(Aim of the task): Restate the opening lines of the material below word for word, stopping after the line that contains "under the top.".
┌──
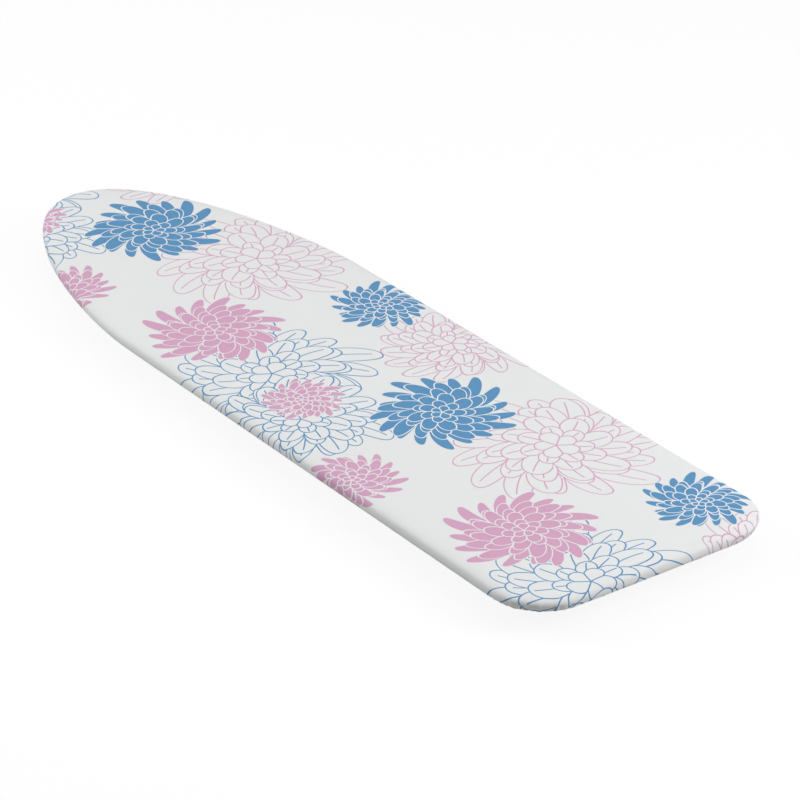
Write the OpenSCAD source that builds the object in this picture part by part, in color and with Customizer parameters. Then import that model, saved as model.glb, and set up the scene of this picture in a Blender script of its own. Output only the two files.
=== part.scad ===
// Folding ironing board: a padded, covered steel top on crossed tube legs.
// Origin: on the floor under the middle of the folded board. +X runs to the nose,
// +Y to the side, +Z up. Modelled folded, the legs lying flat under the top.

/* [Board] */
// Length over the cover, heel to nose
board_length = 1250; // [1200:5:1300]
// Width over the cover at the heel
board_width = 380; // [372:1:400]
// Radius of the two heel corners
heel_corner_r = 70; // [55:1:90]
// How much each side closes in between the heel and the shoulder
side_taper = 6; // [2:1:10]
// Distance from the heel to the shoulder, where the nose curve starts
shoulder_distance = 850; // [820:5:880]
// Strength of the nose curve at the shoulder
shoulder_pull = 90; // [70:5:120]
// Strength of the nose curve at the tip
nose_pull = 127; // [115:1:135]

/* [Cover and padding] */
// Thickness of the cover cloth
cover_t = 1; // [0.8:0.1:1.2]
// Thickness of the foam pad on the top
pad_t = 5; // [4:0.5:7]
// Thickness of the foam pad round the edge
pad_side_t = 4.6; // [4:0.2:6]
// Gap between cloth, foam and rim round the edge
soft_gap = 0.2; // [0.1:0.05:0.3]
// Radius of the padded top edge
edge_r = 7; // [6.4:0.2:8]
// Width of the cloth turned under the board
hem_width = 38; // [34:1:40]
// Width of the elastic band in the hem
elastic_w = 5.6; // [4:0.2:7]
// Thickness of the elastic band
elastic_t = 1.5; // [1:0.1:2]

/* [Steel top] */
// Thickness of the perforated sheet
sheet_t = 1; // [0.8:0.1:1.5]
// Height of the rim under the sheet
rim_h = 9; // [8:0.5:12]
// Wall of the rim
rim_t = 1.5; // [1.2:0.1:2]
// Width of the rim's bottom lip
rim_lip = 7; // [5:0.5:10]
// Radius of a steam vent
vent_r = 8; // [5:0.5:9]
// Spacing of the vents along the board
vent_pitch = 30; // [28:1:36]
// Plain margin between the vents and the rim
vent_margin = 14; // [12:1:20]
// Width of a cross rib
rib_w = 28; // [24:1:32]
// Height of a cross rib
rib_h = 4; // [3:0.5:5]
// Wall of a cross rib
rib_wall = 1.2; // [1:0.1:1.5]

/* [Leg hinge] */
// Distance of the fixed leg hinge from the heel
hinge_inset = 115; // [112:1:120]
// Diameter of the hinge axle
axle_d = 8; // [7:0.5:8]
// Thickness of a hinge ear
ear_t = 2.5; // [2:0.1:3]
// Half length of a hinge ear along the board
ear_half = 15; // [13:1:17]
// Outside radius of a hinge bush
bush_r = 5.5; // [5.3:0.1:5.7]
// Radial running clearance of every pivot
pivot_clearance = 0.05; // [0.02:0.01:0.08]

/* [Legs] */
// Distance from the folded inner leg's foot to the nose
foot_inset = 145; // [142:1:160]
// How far the legs swing open from folded
leg_swing = 54; // [48:1:55]
// Height of the top pivots over the feet when folded
pivot_rise = 14.5; // [14.2:0.1:16]
// Diameter of the leg tubes
leg_tube_d = 18; // [17:0.5:18]
// Wall of the leg tubes
leg_wall = 1.2; // [1:0.1:1.5]
// Distance of each inner tube from the middle
inner_leg_y = 35; // [34:0.5:36]
// Gap between an inner and an outer tube
leg_gap = 8; // [7:0.5:9]
// Distance from the inner leg's foot to the slider, and from the hinge to the outer leg's foot
fold_gap = 35; // [32:1:38]
// Diameter of the foot tubes
foot_tube_d = 18; // [17:0.5:19]
// Diameter of the rubber foot caps
foot_cap_d = 22; // [21:0.5:24]
// Length of a foot cap
foot_cap_length = 30; // [24:1:34]
// Length of the inner leg's foot
inner_foot_length = 208; // [180:1:212]
// Length of the outer leg's foot
outer_foot_length = 280; // [250:1:290]
// Diameter of the brace between the inner tubes
brace_d = 16; // [12:0.5:16]
// Distance of the brace from the hinge
brace_distance = 230; // [200:5:300]

/* [Slider and rails] */
// Diameter of the slider bar
slider_d = 8; // [7:0.5:8]
// Outside diameter of a glide
glide_d = 12; // [11:0.5:13]
// Gap between a glide and the rail slot
glide_clearance = 0.3; // [0.2:0.05:0.5]
// Gap between an outer tube and the rail plate
rail_gap = 12; // [11.5:0.5:13]
// Thickness of the rail plate
rail_t = 2.5; // [2:0.1:3]
// Width of the rail's riveted flange
rail_flange = 11.4; // [10.4:0.1:11.4]

/* [Lock] */
// Diameter of the lock shaft
shaft_d = 6; // [5:0.5:7]
// Thickness of the toothed bar
comb_t = 3; // [2:0.2:3]
// Turn of the lock from released to locked
lock_turn = 75; // [72:1:80]
// Length of the lever from the shaft axis
lever_length = 62; // [58:1:75]
// Swing of the legs at the lowest locked height
lock_first = 30; // [26:2:34]
// Swing of the legs from one locked height to the next
lock_step = 4; // [4:1:8]

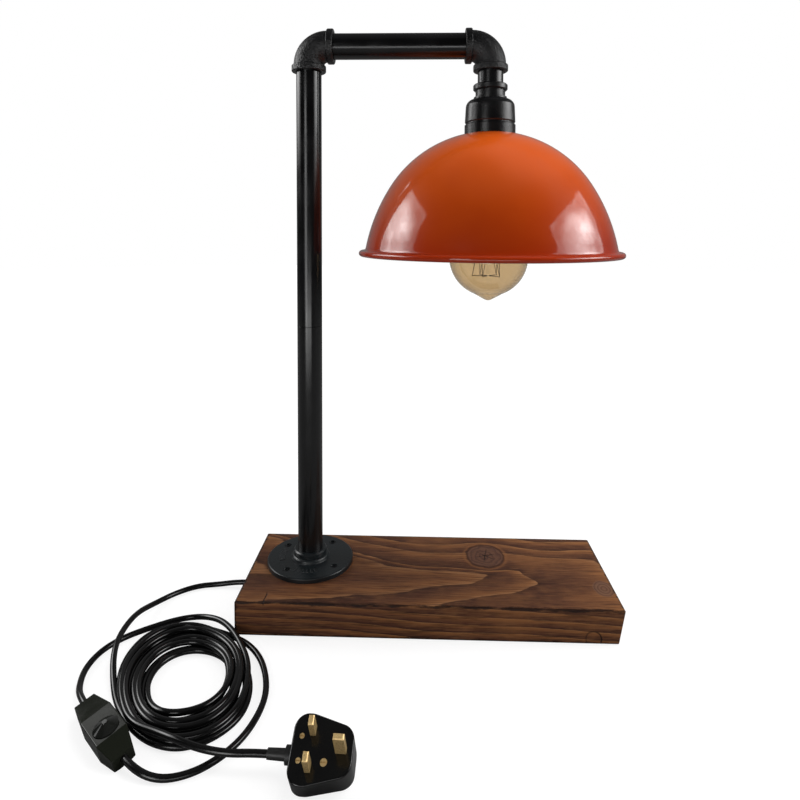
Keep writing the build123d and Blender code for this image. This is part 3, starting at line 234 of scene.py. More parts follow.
class Nodes:
    """Short calls for the shader nodes that the floor, the world and the finishes share."""

    def __init__(self, tree):
        self.tree = tree
        self.place = self.new("TexCoord").outputs["Object"]

    def new(self, kind, **settings):
        node = self.tree.nodes.new("ShaderNode" + kind)
        for setting, value in settings.items():
            setattr(node, setting, value)
        return node

    def set(self, socket, value):
        if is_socket(value):
            self.tree.links.new(value, socket)
        else:
            socket.default_value = value

    def maths(self, operation, *values):
        node = self.new("Math", operation=operation)
        for socket, value in zip(node.inputs, values):
            self.set(socket, value)
        return node.outputs[0]

    def chain(self, operation, first, *others):
        for other in others:
            first = self.maths(operation, first, other)
        return first

    def plus(self, *values):
        return self.chain("ADD", *values)

    def times(self, *values):
        return self.chain("MULTIPLY", *values)

    def most(self, *values):
        return self.chain("MAXIMUM", *values)

    def minus(self, first, second):
        return self.maths("SUBTRACT", first, second)

    def off(self, value, middle):
        """How far value is from middle, either way."""
        return self.maths("ABSOLUTE", self.minus(value, middle))

    def vector(self, operation, *values):
        node = self.new("VectorMath", operation=operation)
        for socket, value in zip(node.inputs, values):
            self.set(socket, value)
        if operation in ("LENGTH", "DISTANCE", "DOT_PRODUCT"):
            return node.outputs["Value"]
        return node.outputs["Vector"]

    def parts(self, vector):
        node = self.new("SeparateXYZ")
        self.set(node.inputs[0], vector)
        return node.outputs

    def joined(self, x, y, z):
        node = self.new("CombineXYZ")
        for socket, value in zip(node.inputs, (x, y, z)):
            self.set(socket, value)
        return node.outputs[0]

    def noise(self, place, scale, detail=2.0, roughness=0.5, stretch=None):
        if stretch:
            place = self.vector("MULTIPLY", place, stretch)
        node = self.new("TexNoise")
        self.set(node.inputs["Vector"], place)
        self.set(node.inputs["Scale"], scale)
        self.set(node.inputs["Detail"], detail)
        self.set(node.inputs["Roughness"], roughness)
        return node.outputs["Fac"]

    def between(self, value, low, high, start=0.0, stop=1.0, smooth=True):
        """Carries value from low..high to start..stop."""
        node = self.new("MapRange", interpolation_type="SMOOTHSTEP" if smooth else "LINEAR")
        for socket, amount in zip(node.inputs, (value, low, high, start, stop)):
            self.set(socket, amount)
        return node.outputs[0]

    def spread(self, noise, start=0.0, stop=1.0):
        """Carries the values that a noise mostly has to start..stop."""
        return self.between(noise, 0.3, 0.7, start, stop)

    def band(self, value, rise, fall):
        """1 from the end of rise to the start of fall, and 0 outside both."""
        return self.times(self.between(value, *rise), self.between(value, *fall, 1.0, 0.0))

    def ramp(self, value, stops):
        node = self.new("ValToRGB")
        elements = node.color_ramp.elements
        while len(elements) < len(stops):
            elements.new(0.5)
        for element, (position, colour) in zip(elements, stops):
            element.position = position
            element.color = (*colour, 1)
        self.set(node.inputs[0], value)
        return node.outputs[0]

    def mix(self, share, first, second):
        node = self.new("Mix", data_type="RGBA")
        self.set(node.inputs[0], share)
        for socket, value in ((node.inputs[6], first), (node.inputs[7], second)):
            self.set(socket, value if is_socket(value) else (*value, 1))
        return node.outputs[2]

    def bump(self, height, distance, below=None):
        node = self.new("Bump")
        self.set(node.inputs["Height"], height)
        node.inputs["Distance"].default_value = distance
        node.inputs["Strength"].default_value = 1.0
        if below is not None:
            self.set(node.inputs["Normal"], below)
        return node.outputs[0]

    def seen(self):
        """1 for what the camera sees directly or through glass."""
        light_path = self.new("LightPath").outputs
        return self.most(light_path["Is Camera Ray"], light_path["Is Transmission Ray"])


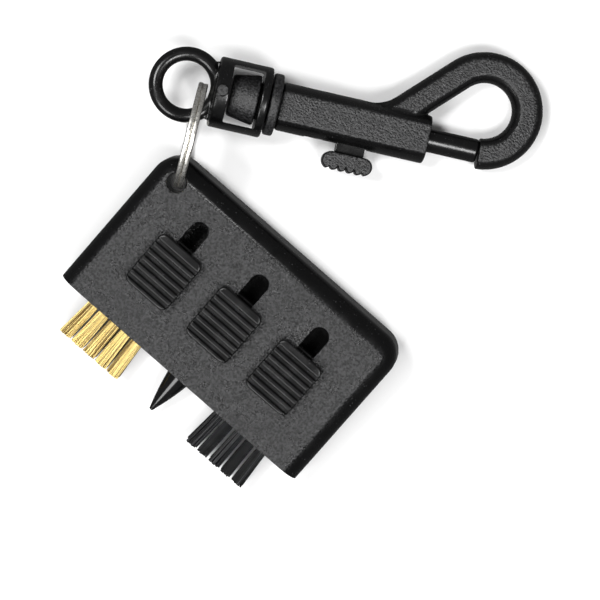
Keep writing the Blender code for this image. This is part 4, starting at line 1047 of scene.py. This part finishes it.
# %% Table
half = 3.0
table = mesh_object("table", (np.array([[-half, -half, 0], [half, -half, 0], [half, half, 0], [-half, half, 0]]), [[0, 1, 2, 3]]))
table_finish, sheet, shader = blank_material("table_white", Roughness=0.9, Specular_IOR_Level=0.1)
shader["Base Color"].default_value = (0.93, 0.93, 0.93, 1)
table.data.materials.append(table_finish)
table.visible_glossy = False  # polished edges mirror the dim room and the lamps, not the table

# %% Light
scene = bpy.context.scene
scene.world = bpy.data.worlds.new("studio")
scene.world.use_nodes = True
backdrop = scene.world.node_tree.nodes["Background"]
backdrop.inputs["Color"].default_value = (1, 1, 1, 1)
backdrop.inputs["Strength"].default_value = 0.16
scene.view_settings.view_transform = "Standard"


def lamp(name, azimuth, height, distance, size, power):
    """A square soft lamp on a sphere round the object, facing it. Azimuth and height are in degrees."""
    a, e = np.radians([azimuth, height])
    position = distance * np.array([np.cos(e) * np.cos(a), np.cos(e) * np.sin(a), np.sin(e)])
    data = bpy.data.lights.new(name, "AREA")
    data.shape = "SQUARE"
    data.size = size
    data.energy = power
    thing = bpy.data.objects.new(name, data)
    thing.location = position
    back = position / distance
    thing.rotation_euler = Matrix(np.column_stack(look_axes(back)).tolist()).to_euler()
    scene.collection.objects.link(thing)
    return thing


def look_axes(back):
    """Right, up and back directions of something that faces against back."""
    helper = np.array([0.0, 1.0, 0.0]) if abs(back[2]) > 0.9 else np.array([0.0, 0.0, 1.0])
    right = np.cross(helper, back)
    right /= np.linalg.norm(right)
    return right, np.cross(back, right), back


VIEW_TURN = np.radians(41.2)
LAMPS = {"left": (-168, 64, 0.9, 0.25, 5.0), "right": (-12, 64, 0.9, 0.25, 4.6), "front": (-90, 48, 0.9, 0.4, 4.2)}
for name, (azimuth, height, distance, size, power) in LAMPS.items():
    lamp(f"lamp_{name}", azimuth, height, distance, size, power)

# %% Camera
LENS, SENSOR, SHOWN_WIDTH = 200.0, 36.0, 125.6 * MM
camera_data = bpy.data.cameras.new("camera")
camera_data.lens = LENS
camera_data.sensor_width = SENSOR
camera = bpy.data.objects.new("camera", camera_data)
camera.location = (0.015825, -0.014698, 0.011 + SHOWN_WIDTH * LENS / SENSOR)
camera.rotation_euler = (0, 0, VIEW_TURN)
scene.collection.objects.link(camera)
scene.camera = camera
print("camera", tuple(round(c, 4) for c in camera.location))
└──
(Result for this task):
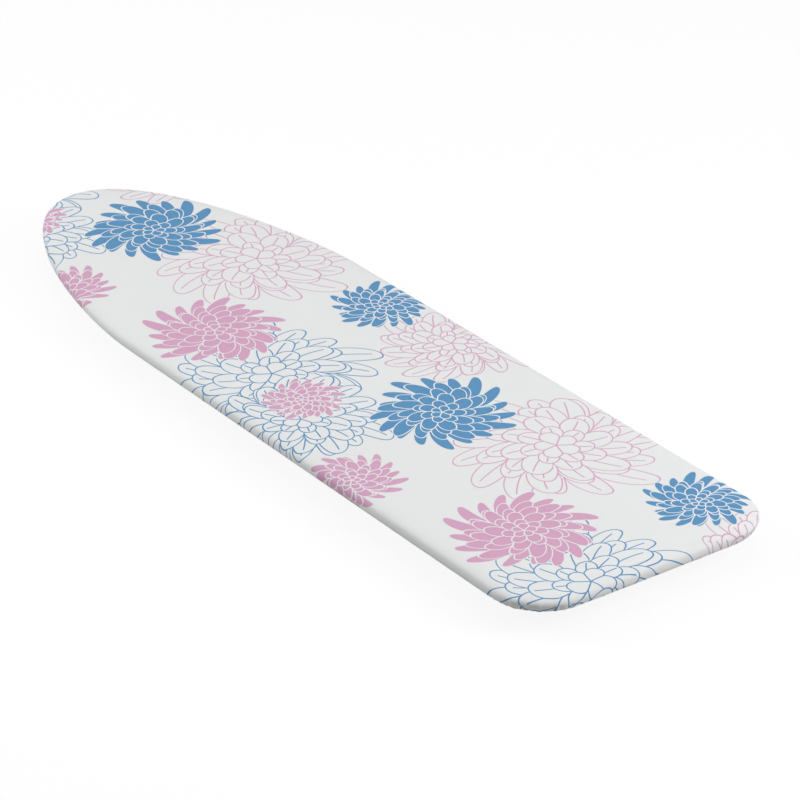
Write the OpenSCAD source that builds the object in this picture part by part, in color and with Customizer parameters. Then import that model, saved as model.glb, and set up the scene of this picture in a Blender script of its own. Output only the two files.
=== part.scad ===
// Folding ironing board: a padded, covered steel top on crossed tube legs.
// Origin: on the floor under the middle of the folded board. +X runs to the nose,
// +Y to the side, +Z up. Modelled folded, the legs lying flat under the top.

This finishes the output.